Outside the conference period the accesses experienced a random fluctuation similar to random noise. These accesses were from people who were either new to the web and wanted to have a quick browser though the site to see what there was or the few who bothered to come back to see if there were any updates. This conference is quite unusual in the way that the documents have not changed after the conference. Therefore it is unlikely that there will be people coming back to check whether there is anything new. Therefore it was possible to see the life cycle of an unchanged document. Before the conference the documents were being accessed by the participants and the authors as the conference was being built. On the start of the conference the readers assumed that the documents would no longer change, so the accesses started to fall as people finished reading the final versions of the conference. Seven weeks later the documents were of no interest except for the random browsers on the internet.
The accesses during the conference were viewed by the hour. Figure 5 shows that during the first week of the conference the accesses were up to 800 hits an hour. The weekends showed very little activity in the conference, shown by the blue troughs. Each week the majority of the accesses occurred during the hours of 09:00 to 17:00 BST indicating that most of the users were from Europe. The American accesses have not been included as most of these accesses occurred on the mirror site in America.
When the participants accessed the conference they left behind in the logs information about the machine and operating system and the type of browser that they use. The absolute monthly statistics followed the same shape as the weekly statistics peaking in June.

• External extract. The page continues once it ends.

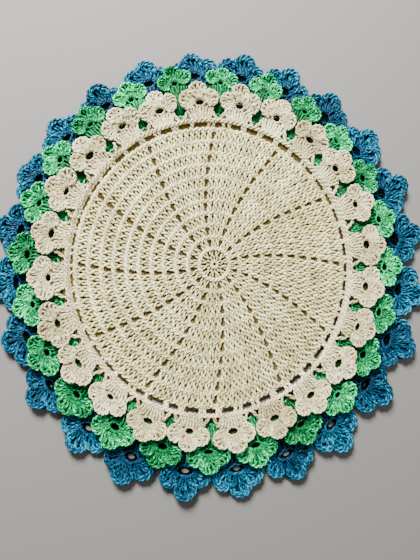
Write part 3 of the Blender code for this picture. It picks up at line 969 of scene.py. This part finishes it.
# %% A small language for shaders
class Value:
    """A number in a node tree: + - * and the sine add Math nodes."""

    def __init__(self, shader, socket):
        self.shader, self.socket = shader, socket

    def maths(self, operation, *terms):
        return self.shader.node("ShaderNodeMath", {"operation": operation}, dict(enumerate(terms)))["Value"]

    def __add__(self, other):
        return self.maths("ADD", self, other)

    def __sub__(self, other):
        return self.maths("SUBTRACT", self, other)

    def __rsub__(self, other):
        return self.maths("SUBTRACT", other, self)

    def __mul__(self, other):
        return self.maths("MULTIPLY", self, other)

    __radd__, __rmul__ = __add__, __mul__

    def sine(self):
        return self.maths("SINE", self)


class Shader:
    """Adds nodes to a material's tree."""

    def __init__(self, name):
        self.material = bpy.data.materials.new(name)
        self.material.use_nodes = True
        self.tree = self.material.node_tree

    def node(self, kind, settings=None, inputs=None):
        """A node of a type, with its settings first and then its sockets; returns its outputs."""
        made = self.tree.nodes.new(kind)
        for key, setting in (settings or {}).items():
            if key == "stops":
                ramp = made.color_ramp
                while len(ramp.elements) < len(setting):
                    ramp.elements.new(0.5)
                for element, (position, colour) in zip(ramp.elements, setting):
                    element.position, element.color = position, (*colour, 1.0)
            else:
                setattr(made, key, setting)
        for key, given in (inputs or {}).items():
            if isinstance(given, Value):
                self.tree.links.new(given.socket, made.inputs[key])
            else:
                made.inputs[key].default_value = given
        return {out.identifier: Value(self, out) for out in made.outputs}

    def finish(self, links, constants):
        """Links what varies, and sets what is the same all over, on the shader's own sockets."""
        inputs = self.tree.nodes["Principled BSDF"].inputs
        for socket, given in links.items():
            self.tree.links.new(given.socket, inputs[socket])
        for socket, given in constants.items():
            inputs[socket].default_value = given
        print("material", self.material.name, "has", len(self.tree.nodes), "nodes")
        return self.material


# %% [markdown]
# Cotton string is matt, a little uneven in colour, and laid up from plies that wind round the yarn.
# A single colour with a noise would do from far away. Here the tone of each strand, which carries
# painted shade and light, runs through a ramp from the painted shade between the stitches to the
# painted highlight on the crest, patches of noise make the dye uneven, and a sine along the yarn's
# own map winds the plies and paints faint shade between them. The pale flowers also have warm
# patches at random.

# %% Cotton yarn
PLIES, PLY_LENGTH = 3, 3.6 * MM  # plies round the yarn, and the length from one to the next along it
PATCH_SCALE, WARM_PATCH_SCALE, FUZZ_SCALE = 60.0, 55.0, 2500.0
MIX_SHARE, MIX_FIRST, MIX_SECOND = 0, 6, 7  # the sockets of a Mix node that mixes colours


def noise(shader, scale, detail):
    """A noise over the object's own space, from 0 to 1."""
    where = shader.node("ShaderNodeTexCoord")["Object"]
    return shader.node("ShaderNodeTexNoise", None,
                       {"Vector": where, "Scale": scale, "Detail": detail})["Fac"]


def warm_patched(shader, colour, warm_tint):
    """The colour with warm spots."""
    spots = noise(shader, WARM_PATCH_SCALE, 3.0)
    share = shader.node("ShaderNodeMapRange", None,
                        {"Value": spots, "From Min": 0.58, "From Max": 0.74, "To Max": 0.65})["Result"]
    mixed = shader.node("ShaderNodeMix", {"data_type": "RGBA", "blend_type": "MULTIPLY"},
                        {MIX_SHARE: share, MIX_FIRST: colour, MIX_SECOND: (*warm_tint, 1.0)})
    return mixed["Result_Color"]


def cotton(name, stops, roughness, gloss, warm_tint=None):
    """A yarn material: tones from a ramp, patches of shade, and plies that wind round the yarn."""
    shader = Shader(name)
    tone = shader.node("ShaderNodeAttribute", {"attribute_name": "tone"})["Fac"]
    patches = noise(shader, PATCH_SCALE, 3.0)
    yarn_map = shader.node("ShaderNodeUVMap", {"uv_map": "yarn"})["UV"]
    split = shader.node("ShaderNodeSeparateXYZ", None, {"Vector": yarn_map})
    plies = (split["X"] * (2 * math.pi * PLIES) + split["Y"] * (2 * math.pi / PLY_LENGTH)).sine()
    # The tone brings painted shade and light, and the plies paint faint shade between them.
    shade = tone * 0.8 + patches * 0.5 + plies * 0.08 - 0.22
    colour = shader.node("ShaderNodeValToRGB", {"stops": stops}, {"Fac": shade})["Color"]
    if warm_tint:
        colour = warm_patched(shader, colour, warm_tint)
    fuzz = noise(shader, FUZZ_SCALE, 2.0)
    bump = shader.node("ShaderNodeBump", None,
                       {"Strength": 1.0, "Distance": 0.0003, "Height": plies * 0.3 + fuzz * 0.5})["Normal"]
    return shader.finish({"Base Color": colour, "Normal": bump},
                         {"Roughness": roughness, "Specular IOR Level": gloss})


YARNS = {
    "disc": cotton("cream_cotton", [(0.0, (0.13, 0.11, 0.045)), (0.45, (0.37, 0.325, 0.14)),
                                    (0.8, (0.70, 0.64, 0.32)), (1.0, (0.98, 0.94, 0.60))], 0.85, 0.3),
    "cream": cotton("flower_cotton", [(0.0, (0.20, 0.16, 0.06)), (0.45, (0.43, 0.37, 0.18)),
                                      (0.8, (0.76, 0.69, 0.41)), (1.0, (0.99, 0.96, 0.74))], 0.85, 0.3,
                    warm_tint=(1.0, 0.80, 0.52)),
    "green": cotton("green_cotton", [(0.0, (0.0, 0.02, 0.003)), (0.4, (0.0, 0.10, 0.025)),
                                     (0.75, (0.0, 0.32, 0.085)), (1.0, (0.07, 1.0, 0.36))], 0.55, 0.2),
    "blue": cotton("blue_cotton", [(0.0, (0.0, 0.004, 0.012)), (0.45, (0.0, 0.030, 0.068)),
                                   (0.8, (0.0, 0.090, 0.16)), (1.0, (0.02, 0.27, 0.40))], 0.5, 0.2),
}

# %% [markdown]
# The web is what shows between the strands: the back of the stitches, from that behind the rounds
# to that behind the flowers, coloured with painted shade and, in the cream, some painted light. It
# could share the yarn's material, but it lies in the dark and has no map, so it has a plain one of
# its own, with little gloss, because even a faint reflection would make so dark a cloth look grey.

# %% The back of the stitches, in painted shade
def web_painted_shade(name, stops):
    """The material of a web: its tone and fine loops of noise, through a ramp of painted shade and light."""
    shader = Shader(name)
    tone = shader.node("ShaderNodeAttribute", {"attribute_name": "tone"})["Fac"]
    loops = noise(shader, 900.0, 2.0)
    shade = tone * 0.9 + loops * 0.3 - 0.1
    colour = shader.node("ShaderNodeValToRGB", {"stops": stops}, {"Fac": shade})["Color"]
    bump = shader.node("ShaderNodeBump", None,
                       {"Strength": 0.8, "Distance": 0.0005, "Height": loops})["Normal"]
    return shader.finish({"Base Color": colour, "Normal": bump},
                         {"Roughness": 0.9, "Specular IOR Level": 0.05})


# Painted shade: each back is near black, or dark green or blue, far darker than its yarn; the cream one
# reaches painted light at its pale end.
WEB_PAINTED_SHADES = {
    "cream": web_painted_shade("cream_back_painted_shade", [(0.0, (0.016, 0.012, 0.006)), (0.5, (0.19, 0.13, 0.035)),
                                       (1.0, (0.55, 0.48, 0.27))]),
    "green": web_painted_shade("green_back_painted_shade", [(0.0, (0.03, 0.11, 0.02)), (1.0, (0.0, 0.08, 0.02))]),
    "blue": web_painted_shade("blue_back_painted_shade", [(0.0, (0.0, 0.001, 0.003)), (1.0, (0.0, 0.02, 0.05))]),
}

# %% [markdown]
# ## Dress the pieces
# Each colour stands for one solid of the frame, which stays for weight and contact and is hidden.
# The yarn and its web take its place and ride on the one body.

# %% Dress the pieces, and let them ride and replace
stitches = {"cream": [*disc, chain_spaces, flower_tiers["cream"]],
            "green": [flower_tiers["green"]], "blue": [flower_tiers["blue"]]}
NODES = {"cream": "cream_mat", "green": "green_border", "blue": "blue_border"}
for colour, pieces in stitches.items():
    for piece in pieces:
        piece.data.materials.append(YARNS["disc" if piece in disc else colour])
    backs[colour].data.materials.append(WEB_PAINTED_SHADES[colour])
    for piece in [*pieces, backs[colour]]:
        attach(piece, "root")
        colour + "_cotton"
        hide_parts(NODES[colour])
    print(NODES[colour], "is shown by", [piece.name for piece in pieces], "and", backs[colour].name)

# %% [markdown]
# ## How the pieces would lie flat
# The cream mat is a round that would lie in a square.
# The two edgings would each lie straight as a strip, as long as the ring of their flowers' holes.

# %% [markdown]
# ## Studio
# The mat lies on a plain pale floor. Soft light slants in from one window on the far side, so
# that every strand casts a short shadow, and a large weak softbox and a dim sky fill the shade. One
# light overhead would be simpler, but would flatten the stitches.

# %% Floor and light
WINDOW_POWER, FILL_POWER = 56.0, 2.4  # watts


def add_area(name, location, size, power):
    """A square softbox that faces the mat."""
    data = bpy.data.lights.new(name, "AREA")
    data.size, data.energy = size, power
    made = bpy.data.objects.new(name, data)
    made.location = location
    made.rotation_euler = (-Vector(location)).to_track_quat("-Z", "Y").to_euler()
    bpy.context.scene.collection.objects.link(made)


bpy.ops.mesh.primitive_plane_add(size=3.0, location=(0.0, 0.0, -0.0002))
floor = bpy.context.object
floor.name = "floor"
floor.data.materials.append(Shader("paper").finish({}, {"Base Color": (0.203, 0.195, 0.182, 1.0),
                                                        "Roughness": 0.9}))
add_area("window", (-0.35, 0.8, 0.75), size=0.4, power=WINDOW_POWER)
add_area("fill", (0.7, -0.3, 0.9), size=1.0, power=FILL_POWER)

world = bpy.data.worlds.new("studio")
bpy.context.scene.world = world
world.use_nodes = True
world.node_tree.nodes["Background"].inputs["Color"].default_value = (1.0, 1.0, 1.0, 1.0)
world.node_tree.nodes["Background"].inputs["Strength"].default_value = 0.18
print("lights:", [light.name for light in bpy.data.lights])

# %% [markdown]
# ## Camera
# The photograph was taken from above, a little off the middle and a little tilted. A camera straight
# above would not show the same sides of the stitches. So the place and the tilt were worked out
# from where the eyelets and the flowers' holes lie in its frame, which is 420 by 560 pixels.

# %% The camera of the photograph
FRAME_HEIGHT, FOCAL_PIXELS, SENSOR = 560, 450, 36  # two lengths in pixels, and one in millimetres
camera_data = bpy.data.cameras.new("camera")
camera_data.lens = FOCAL_PIXELS * SENSOR / FRAME_HEIGHT
camera = bpy.data.objects.new("camera", camera_data)
camera.location = (-0.06585, -0.04446, 0.38151)
camera.rotation_euler = (0.0864, -0.1436, 0.0)
bpy.context.scene.collection.objects.link(camera)
bpy.context.scene.camera = camera
print("camera", round(camera.location.z / MM), "mm up, lens", round(camera_data.lens, 1), "mm")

It is important to know what browsers were using to view the conference to see whether the advanced technologies such as frames and plugins were being used. Fortunately 70% of the users were using Netscape 2.x which allowed them to view the frames and plugins in the conference. Unfortunately none of the Javascript was being used until October when the number of users of Netscape 3.x became the preferred browser.